The system of equations can analytically be solved subject to the previously given initial conditions. The solution is

\[\begin{split}\mathbf{Y} = \begin{bmatrix}X \\ Y \\ V_x \\ V_y \end{bmatrix} = \begin{bmatrix}X_0 \\ Y_0 - t - e^{-tg}/g \\ 0 \\ e^{-tg} - 1 \end{bmatrix}.\end{split}\]

As a result, it is clear that the velocity \(V_y\) will increase exponentially in time at a rate of \(\tau_p = g^{-1}\), eventually reaching \(V_y ( t \rightarrow \infty) \approx -1\).

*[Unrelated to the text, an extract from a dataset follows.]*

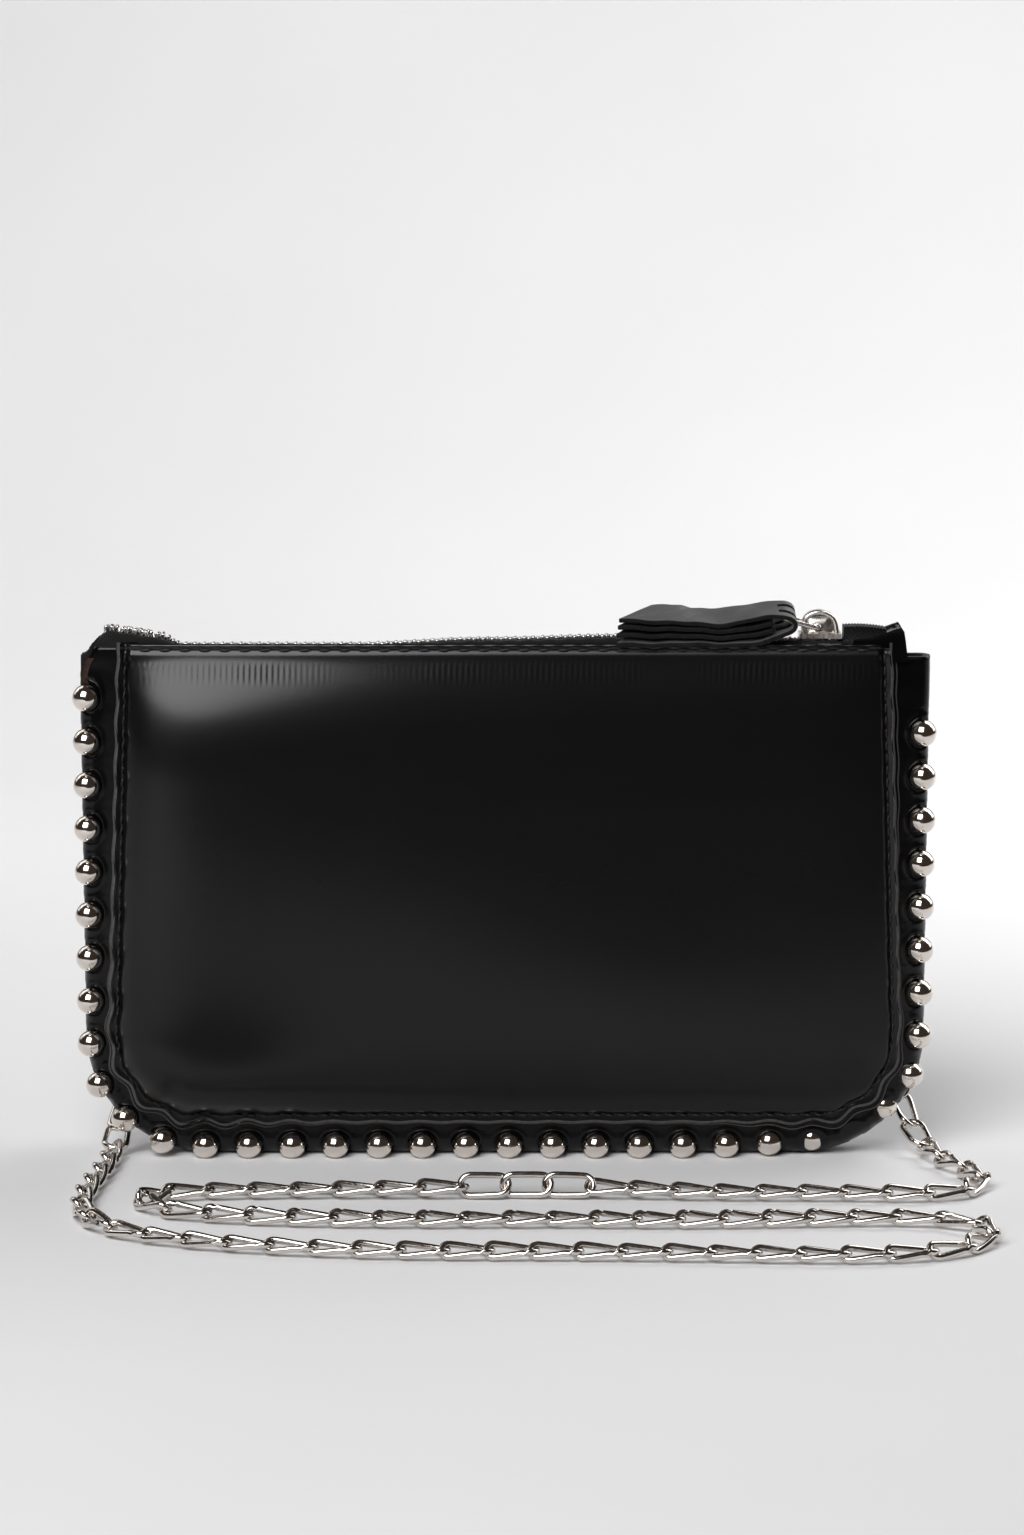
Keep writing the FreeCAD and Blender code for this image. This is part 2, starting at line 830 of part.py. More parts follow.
def make_pull_ring():
    """A wire link with a straight bar at each end, one in the bail and one in the tab."""
    bend, half, long = number("ring_bend"), number("ring_half"), number("ring_long")
    along, across = Rotation(Vector(0, 1, 0), 90), Rotation(Vector(1, 0, 0), -90)
    pieces = []
    corners = ((long - bend, half - bend), (bend, half - bend), (bend, bend - half))
    corners += ((long - bend, bend - half),)
    for index, (x, y) in enumerate(corners):
        arc = document.addObject("Part::Torus", f"pull_ring_corner_{index}")
        bind(arc, "Radius1", size["ring_bend"])
        bind(arc, "Radius2", size["ring_wire"])
        arc.Angle3 = 90
        arc.Placement = Placement(Vector(x, y, 0), Rotation(Vector(0, 0, 1), 90 * index))
        pieces.append(arc)
    side = size["ring_long"] - size["ring_bend"] * 2
    bar = (size["ring_half"] - size["ring_bend"]) * 2
    for name, start, turn, length in (
        ("side_near", Vector(bend, -half, 0), along, side),
        ("side_far", Vector(bend, half, 0), along, side),
        ("bail_bar", Vector(0, bend - half, 0), across, bar),
        ("tab_bar", Vector(long, bend - half, 0), across, bar),
    ):
        wire = {"Radius": size["ring_wire"], "Height": length}
        pieces.append(primitive("Cylinder", f"pull_ring_{name}", wire, Placement(start, turn)))
    ring = document.addObject("Part::MultiFuse", "pull_ring")
    ring.Label = "pull_ring"
    ring.Shapes = pieces
    ring.Placement = ring_placement()


def make_pull_tab():
    """A strap folded back on itself, with a narrow neck that passes through the ring."""
    body = new_body("pull_tab")
    slot, layer, long = size["tab_slot"], size["tab_layer"], size["tab_long"]
    outer = slot + layer
    fold = size["tab_fold"]
    nothing = Size(0.0)
    corners = [
        (-long, -outer, None),
        (fold, -outer, (fold, nothing, outer, 1)),
        (fold, outer, None),
        (-long, outer, None),
        (-long, slot, None),
        (fold, slot, (fold, nothing, slot, -1)),
        (fold, -slot, None),
        (-long, -slot, None),
    ]
    sketch = new_sketch(body, "XZ_Plane")
    draw_outline(sketch, corners)
    add_pad(body, sketch, size["tab_wide"], middle=True)
    for side in (-1, 1):
        neck = size["tab_neck"] * (side * 0.5)
        beyond = size["tab_wide"] * (side * 0.6)
        cut = new_sketch(body, "XY_Plane")
        start, end = -size["tab_neck_long"], fold + outer + 1.0
        draw_outline(cut, polygon([(start, neck), (end, neck), (end, beyond), (start, beyond)]))
        add_pocket(body, cut, outer * 3, middle=True)
    pivot = ring_placement().multVec(Vector(number("ring_long"), 0, 0))
    turn = Rotation(Vector(0, 1, 0), -number("tab_drop"))
    roll = Rotation(Vector(1, 0, 0), number("tab_roll"))
    body.Placement = Placement(pivot, turn.multiply(roll))
    print("pull ring turns about", ring_pivot(), "and the tab about", pivot)


# ---- D-rings and chain -----------------------------------------------------------------------


def make_d_ring(word, side):
    """A D-shaped ring: a straight bar in the leather loop and a round bow below it."""
    radius, wire = number("d_ring_radius"), size["d_ring_wire"]
    centre = Vector(side * number("d_ring_side"), number("d_ring_back"), number("d_ring_level"))
    bow = document.addObject("Part::Torus", f"d_ring_{word}_bow")
    bind(bow, "Radius1", size["d_ring_radius"])
    bind(bow, "Radius2", wire)
    bow.Angle3 = 180
    bow.Placement = Placement(centre, Rotation(Vector(1, 0, 0), -90))
    start = centre - Vector(radius, 0, 0)
    bar = primitive(
        "Cylinder",
        f"d_ring_{word}_bar",
        {"Radius": wire, "Height": size["d_ring_radius"] * 2},
        Placement(start, Rotation(Vector(0, 1, 0), 90)),
    )
    ends = [
        primitive(
            "Sphere",
            f"d_ring_{word}_end",
            {"Radius": wire},
            Placement(centre + Vector(offset, 0, 0), Rotation()),
        )
        for offset in (-radius, radius)
    ]
    ring = document.addObject("Part::MultiFuse", f"d_ring_{word}")
    ring.Label = f"d_ring_{word}"
    ring.Shapes = [bow, bar, *ends]


def make_d_ring_loop(word, side):
    """The leather loop that is sewn to the back panel and holds the D-ring's bar."""
    body = new_body(f"d_ring_loop_{word}")
    centre, level = size["d_ring_back"], size["d_ring_level"]
    layer, slot = size["loop_layer"], size["loop_slot"]
    outer = slot + layer
    seat, waist, top = size["loop_seat"], size["loop_waist"], size["loop_top"]
    strap = [
        (seat, top, None),
        (seat, waist, None),
        (centre - outer, level, (centre, level, outer, 1)),
        (centre + outer, level, None),
        (seat + layer * 2, waist, None),
        (seat + layer * 2, top, None),
    ]
    eye = [
        (centre - slot, level, (centre, level, slot, 1)),
        (centre + slot, level, None),
        (seat + layer, waist, None),
    ]
    left = size["d_ring_side"] * side - size["loop_wide"] * 0.5
    sketch = new_sketch(body, "YZ_Plane", Vector(0, 0, left.value))
    bind(sketch, ".AttachmentOffset.Base.z", left)
    draw_outline(sketch, strap)
    draw_outline(sketch, eye)
    add_pad(body, sketch, size["loop_wide"])


def make_jump_ring(word, side):
    """The split ring that joins the chain to the D-ring's bow."""
    resting = number("d_ring_wire") + number("jump_wire") + 0.1
    bow = number("d_ring_level") - number("d_ring_radius")
    centre = Vector(
        side * number("d_ring_side"),
        number("d_ring_back"),
        bow + resting - number("jump_radius"),
    )
    ring = primitive(
        "Torus",
        f"jump_ring_{word}",
        {"Radius1": size["jump_radius"], "Radius2": size["jump_wire"]},
        Placement(centre, Rotation(Vector(0, 1, 0), 90)),
    )
    ring.Label = f"jump_ring_{word}"


def make_chain():
    """Plain rods of about the metal of the links, along the chain's route."""
    radius = number("chain_radius")
    total = 0.0
    for name, points in (
        ("chain_left_fall", LEFT_FALL),
        ("chain_floor_run", FLOOR_RUN),
        ("chain_right_fall", RIGHT_FALL),
    ):
        path = rounded_path(points, name)
        tube = rod(path, radius)
        expected = math.pi * radius**2 * path.Length
        print(name, "length", round(path.Length, 1), "volume ratio", tube.Volume / expected)
        total += path.Length
        feature(name, [tube])
    print("chain length", round(total, 1))


# ---- The whole wallet ------------------------------------------------------------------------


def make_everything():
    make_panels()
    make_card_pocket()
    make_gusset()
    make_studs()
    make_threads()
    make_zipper()
    make_slider()
    make_bail()
    make_pull_ring()
    make_pull_tab()
    for word, side in (("left", -1), ("right", 1)):
        make_d_ring(word, side)
        make_d_ring_loop(word, side)
        make_jump_ring(word, side)
    make_chain()
    document.recompute()


def is_sub_part(item):
    """Bodies, and Part objects that no other object is made of."""
    if item.isDerivedFrom("PartDesign::Body"):
        return True
    inside_body = item.getParentGeoFeatureGroup() is not None
    used = any(user.isDerivedFrom("Part::MultiFuse") for user in item.InList)
    return item.isDerivedFrom("Part::Feature") and not inside_body and not used


def export_everything():
    for item in document.Objects:
        if {"Invalid", "Error"} & set(item.State):
            raise RuntimeError(f"{item.Name} is {item.State}")
    os.makedirs("parts", exist_ok=True)
    for item in filter(is_sub_part, document.Objects):
        shape = item.Shape
        if shape.isNull() or not shape.isValid() or shape.Volume <= 0:
            raise RuntimeError(f"{item.Label} has no valid solid")
        shape.exportStep(f"parts/{item.Label}.step")
        print(item.Label, len(shape.Solids), "solids,", round(shape.Volume, 1), "mm3")


make_everything()
export_everything()
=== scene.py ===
"""Looks of the studded chain wallet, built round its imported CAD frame. Lengths are in mm unless
a comment says otherwise, and turn to metres when a mesh is made."""

import math

import bmesh
import bpy
import numpy as np
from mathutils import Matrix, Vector


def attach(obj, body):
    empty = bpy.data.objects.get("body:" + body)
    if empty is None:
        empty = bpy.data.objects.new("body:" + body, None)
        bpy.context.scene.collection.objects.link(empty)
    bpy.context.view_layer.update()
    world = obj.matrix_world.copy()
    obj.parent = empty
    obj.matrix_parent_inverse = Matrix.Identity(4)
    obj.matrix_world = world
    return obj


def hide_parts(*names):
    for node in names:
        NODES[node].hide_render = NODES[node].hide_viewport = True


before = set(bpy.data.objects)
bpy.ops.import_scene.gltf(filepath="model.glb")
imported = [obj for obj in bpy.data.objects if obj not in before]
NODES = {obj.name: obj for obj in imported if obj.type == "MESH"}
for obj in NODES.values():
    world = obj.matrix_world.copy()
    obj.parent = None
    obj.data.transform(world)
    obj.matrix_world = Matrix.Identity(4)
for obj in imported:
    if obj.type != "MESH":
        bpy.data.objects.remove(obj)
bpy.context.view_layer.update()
SCENE = bpy.context.scene
MM = 0.001  # in metres

# ---- The CAD's sizes that the new pieces keep to ----

PANEL_HIGH = 128.0
PANEL_BASE_Z = 10.0
PANEL_HALF_BASE, PANEL_HALF_TOP = 105.3, 100.8
PANEL_SLOPE = (PANEL_HALF_TOP - PANEL_HALF_BASE) / PANEL_HIGH
PANEL_CORNER = 23.0
PANEL_BEND = PANEL_CORNER * math.pi / 2
PANEL_STRAIGHT = PANEL_HALF_BASE + PANEL_SLOPE * PANEL_CORNER - PANEL_CORNER
EDGE_LONG = 2 * (PANEL_HIGH - PANEL_CORNER + PANEL_BEND + PANEL_STRAIGHT)
PANEL_Y_BASE, PANEL_Y_TOP = 9.0, 5.0
LEAN = math.atan((PANEL_Y_BASE - PANEL_Y_TOP) / PANEL_HIGH)
CREST_HALF, CREST_CORNER, BAND_TOP = 111.5, 33.0, 134.0
CREST_SIDE, CREST_BEND = BAND_TOP - CREST_CORNER, CREST_CORNER * math.pi / 2
CREST_STRAIGHT = CREST_HALF - CREST_CORNER
CREST_LONG = 2 * (CREST_SIDE + CREST_BEND + CREST_STRAIGHT)
BAND_HALF, CREST_FLAT = (6.9, 3.74), (2.4, 0.7)  # at the base and at the top
PANEL_THICK, BAND_THICK = 1.0, 1.1
STUD_RISE, STUD_COUNT, STUD_PITCH = 1.0, 38, 11.8
STUD_SEEN, STUD_LIFT = 3.15 + 0.40, 0.15
STUD_SIDE, STUD_LOW, STUD_CORNER, STUD_START, STUD_END = 109.6, 3.25, 26.5, 123.3, 114.0
FACES = (("front", -1), ("back", 1))


# ---- Mesh helpers ----


def smooth_step(value):
    value = np.clip(value, 0.0, 1.0)
    return value * value * (3 - 2 * value)


def bell(distance, width):
    return np.exp(-0.5 * (distance / width) ** 2)


def make_mesh(name, points, faces, materials, face_slots=None):
    """A smooth-shaded mesh from points in mm."""
    mesh = bpy.data.meshes.new(name)
    mesh.from_pydata((np.asarray(points, float) * MM).tolist(), [], faces)
    for material in materials:
        mesh.materials.append(material)
    if face_slots is not None:
        mesh.polygons.foreach_set("material_index", face_slots.tolist())
    mesh.polygons.foreach_set("use_smooth", [True] * len(mesh.polygons))
    mesh.update()
    piece = bpy.data.objects.new(name, mesh)
    SCENE.collection.objects.link(piece)
    return piece


def grid_faces(rows, columns, closed_rows=False, closed_columns=False, start=0, flip=False):
    """Quads of a grid of points stored row by row."""
    faces = []
    for row in range(rows if closed_rows else rows - 1):
        low, high = start + row * columns, start + (row + 1) % rows * columns
        for column in range(columns if closed_columns else columns - 1):
            ahead = (column + 1) % columns
            quad = [low + column, low + ahead, high + ahead, high + column]
            faces.append(quad[::-1] if flip else quad)
    return faces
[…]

In the user code above, \(g = 9.8\) and the driver program runs for a total time of \(t = 0.1 \approx \tau_p\). The analytical velocity at this time is \(V_y = -0.62468890114\). The simulation output in this case can be confirmed to be \(V_y = -0.62468886375\).

In this case, third order Runge-Kutta time integration was used with a time step of \(10^{-4}\), resulting in error of the order \(10^{-8}\) when compounded over 1000 time steps. Since ppiclF outputs only 4-byte precision on the real numbers which is accurate to 7 digits, we expect the precision to be more important than the third order trunacation error. To test this, the difference between the simulation output and analytic solution is \(0.00000003739\), reflecting the larger byte precision.

If instead we change the time step to \(10^{-2}\) and the number of time steps to 10, we expect the new truncation error of order \(10^{-5}\) to be larger than byte precision. To confirm this, the simulation with these parameters give \(V_y = -0.62470448017\). The difference between the simulation output and analytic solution is \(0.00001557903\), reflecting the larger truncation error.